Mientras eso sucedía, el mundo permanecía en buena medida indiferente.
Naciones Unidas no se reunió al efecto en sesión de emergencia. Los medios le dedicaron escasa atención. Los diplomáticos de Bruselas y otros lugares apenas le prestaron un pensamiento de más. Y, por cierto, tampoco las iglesias se hicieron oír.
Mientras los judíos supervivientes dejaban el norte de África y el Oriente Medio musulmán, el mundo miró hacia otro lado. Pero ahora los judíos no están disponibles para su “conveniente” papel como chivos expiatorios, así que el dudoso honor recae en los cristianos (y en Irán, en los Baha’i). ¿Será posible que el mundo vuelva a quedarse dormido ante los ataques asesinos, el temor generalizado y una creciente erradicación?
Le pregunté a un prelado cristiano bien posicionado para hacerlo el porqué de esa apagada reacción, por qué no se protestaba en las calles, se exigía la acción de los Gobiernos occidentales y se demostraba la solidaridad con los correligionarios.

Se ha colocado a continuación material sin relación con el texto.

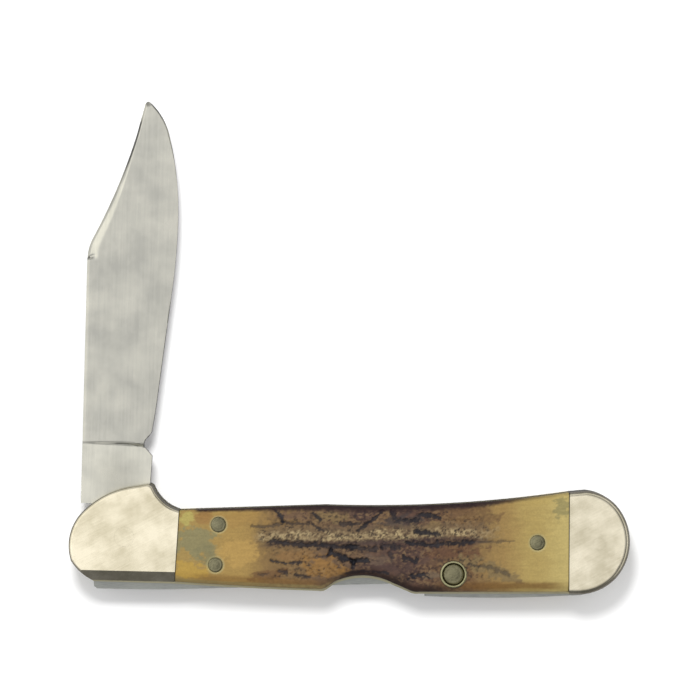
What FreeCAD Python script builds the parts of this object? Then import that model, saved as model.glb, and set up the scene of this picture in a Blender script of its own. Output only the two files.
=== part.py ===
import FreeCAD, Part
import math
import os

import Sketcher

# Stag-handled lockback folding knife, lying on its side with the blade half open.
# X runs along the handle from the front bolster to the butt, Y points the way the
# half-open blade points, and Z is the handle's thickness. The origin is on the
# blade pivot's axis, in the plane of the lower bolsters' outer faces.

doc = FreeCAD.newDocument("lockback_knife")
sheet = doc.addObject("Spreadsheet::Sheet", "Sizes")

DRIVING_SIZES = [
    # thickness stack, from the table up
    ("handle_thick", 10.4),
    ("bolster_thick", 3.35),
    ("scale_thick", 3.2),
    ("liner_thick", 0.6),
    ("spacer_thick", 2.5),
    ("blade_thick", 2.3),
    ("bar_thick", 2.4),
    ("spring_wide", 1.8),
    # blade pivot and tang
    ("pivot_rad", 1.6),
    ("cam_rad", 5.8),
    ("running_gap", 0.05),
    ("blade_rest_deg", 88.5),
    ("grind_long", 60.0),
    # lock bar
    ("rocker_x", 15.0),
    ("rocker_y", -4.62),
    ("rocker_rad", 0.75),
    ("boss_rad", 1.5),
    ("bar_lift_deg", 3.6),
    ("bar_end_rad", 34.7),
    ("bar_end_gap", 0.1),
    # rear end
    ("spring_pin_x", 54.1),
    ("spring_pin_y", -6.18),
    ("spring_pin_rad", 0.6),
    ("ring_out_rad", 2.22),
    ("ring_in_rad", 1.85),
    ("rear_pin_x", 78.0),
    ("rear_pin_y", -1.2),
    ("rear_pin_rad", 1.0),
    # cover pins
    ("front_cover_x", 15.5),
    ("front_cover_y", 1.98),
    ("rear_cover_x", 67.9),
    ("rear_cover_y", -0.99),
    ("cover_pin_rad", 0.8),
    ("cover_head_rad", 1.285),
    ("rocker_head_rad", 1.225),
    ("spring_head_rad", 1.65),
    ("spring_head_tall", 2.6),
    ("head_sink", 0.45),
    ("head_rise", 0.1),
    # edges
    ("edge_round", 0.5),
    ("butt_round", 0.9),
    ("scale_round", 1.3),
    ("bevel_wide", 1.65),
    ("bevel_deep", 0.9),
    ("press_gap", 0.01),
]

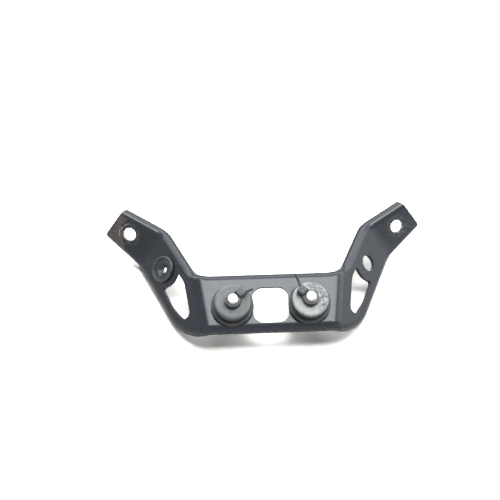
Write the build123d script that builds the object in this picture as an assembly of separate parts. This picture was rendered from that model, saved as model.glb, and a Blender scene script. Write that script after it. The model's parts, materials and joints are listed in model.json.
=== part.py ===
from build123d import *
import math
import os

# Fuel tank bracket, millimetres. The origin lies on the top face of the flat plate, midway
# between the two rubber mounts. +Z is the plate's outward normal, +X runs to the right wing
# and +Y runs to the plate edge that the two ears rise above.

# Steel sheet and its rolled edge
sheet_thickness = 1.8
edge_bend_radius = 4.0
edge_depth = 4.6

# Flat plate
plate_top_y = 18.5
plate_bottom_y = -14.0
window_width = 18.6
window_height = 19.7
window_center_y = 0.6
window_corner_radius = 5.5

# Fold between plate and wing
fold_x = 36.2
fold_splay = 8.1
fold_angle = 42.5
fold_radius = 9.0

# Wing outline, in wing coordinates: first across the fold, then along it
wing_upper_point = (15.9, 52.1)
wing_upper_lean = 22.9
ear_upper_lean = 39.0
wing_lower_point = (38.4, 40.5)
wing_lower_lean = 21.5
inner_corner_radius = 12.0
outer_corner_radius = 26.0
elbow_corner_radius = 30.0

# Ear, bent back up from the wing
ear_angle = 37.3
ear_radius = 10.0
ear_length = 23.9
ear_corner_radius = 3.4
ear_hole_along = 13.3
ear_hole_across = 13.3
ear_hole_diameter = 7.0

# Wing hole and lightening cut-out
wing_hole_point = (20.1, 30.6)
wing_hole_diameter = 9.0
cutout_foot = (7.9, -9.5)
cutout_belly = (19.3, 8.0)
cutout_shoulder = (7.9, 18.2)
cutout_outer_lean = 17.0
cutout_upper_lean = 25.0
cutout_hole_margin = 5.7
cutout_foot_radius = 3.4
cutout_belly_radius = 30.0
cutout_shoulder_radius = 10.0
cutout_tip_radius = 1.0

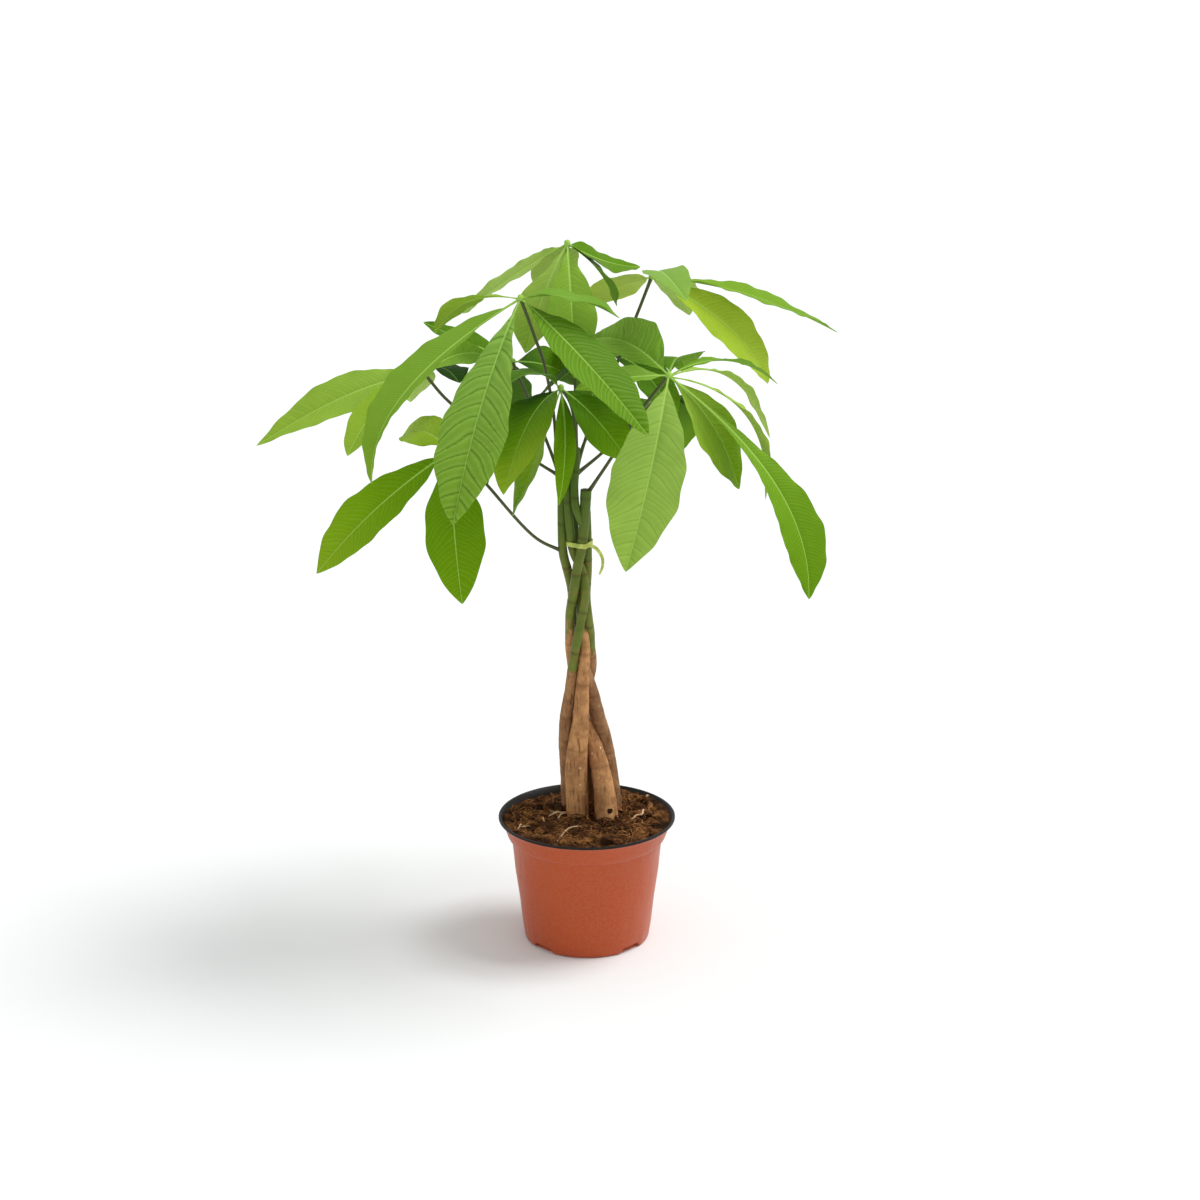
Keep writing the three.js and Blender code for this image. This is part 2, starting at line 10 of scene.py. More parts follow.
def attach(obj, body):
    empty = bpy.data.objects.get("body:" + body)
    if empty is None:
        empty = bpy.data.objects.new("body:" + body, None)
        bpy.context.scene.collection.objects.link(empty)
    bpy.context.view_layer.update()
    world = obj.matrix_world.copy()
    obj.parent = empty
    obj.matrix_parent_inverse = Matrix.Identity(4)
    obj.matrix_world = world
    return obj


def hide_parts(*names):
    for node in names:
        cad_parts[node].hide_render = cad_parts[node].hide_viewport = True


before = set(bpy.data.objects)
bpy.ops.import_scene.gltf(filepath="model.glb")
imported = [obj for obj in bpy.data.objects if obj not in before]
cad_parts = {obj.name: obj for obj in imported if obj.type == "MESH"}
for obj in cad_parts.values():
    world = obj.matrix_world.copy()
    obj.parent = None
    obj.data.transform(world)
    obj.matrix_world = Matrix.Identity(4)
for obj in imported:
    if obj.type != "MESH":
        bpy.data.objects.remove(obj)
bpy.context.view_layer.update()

Su respuesta fue reveladora.
Me dijo que las comunidades cristianas atacadas podrían enfrentarse a un peligro aún mayor si alzaban sus voces. ¿Pero qué se ha conseguido al ceder ante la intimidación, excepto todavía más ataques?
También señaló que algunos cristianos de Occidente no se identifican con los cristianos de ramas o sectas diferentes, como los coptos, los caldeos o los ortodoxos griegos. Pero difícilmente puede ser esa una justificación. ¿Solamente habrá de desatarse la justa ira si se dan unos “criterios de pertenencia”?
Y en tercer lugar, creía que lo más importante que las sociedades occidentales podían hacer era dar un ejemplo al mundo islámico tratando bien a las comunidades minoritarias, en particular a las musulmanas.
Sí, cuenta en el haber de las naciones democráticas el juzgarse a sí mismas por cómo son capaces de respetar a las minorías. Cuando nos quedamos cortos, sabemos que tenemos que mejorar.
Pero, como dijo el anterior presidente francés Nicolas Sarkozy tras reunirse con una delegación de embajadores árabes que se quejaban del trato de los musulmanes en Francia, Francia tiene que hacerlo mejor, pero Francia también espera “reciprocidad”.
En otras palabras, es el colmo de la hipocresía que los países árabes critiquen a los países occidentales por las injusticias percibidas mientras perpetran esas mismas injusticias —y más— en sus propios países. Si se puede construir una mezquita en París, es seguro que una iglesia no debería estar prohibida en Riad.
¿Cuántos ataques más como el de Pakistán, cuántos más fieles muertos, cuántas iglesias destruidas más, y cuántas familias más tendrán que huir antes de que el mundo encuentre su voz, manifieste su indignación moral, exija algo más que fugaces declaraciones oficiales de aflicción y no abandone a las comunidades cristianas en peligro?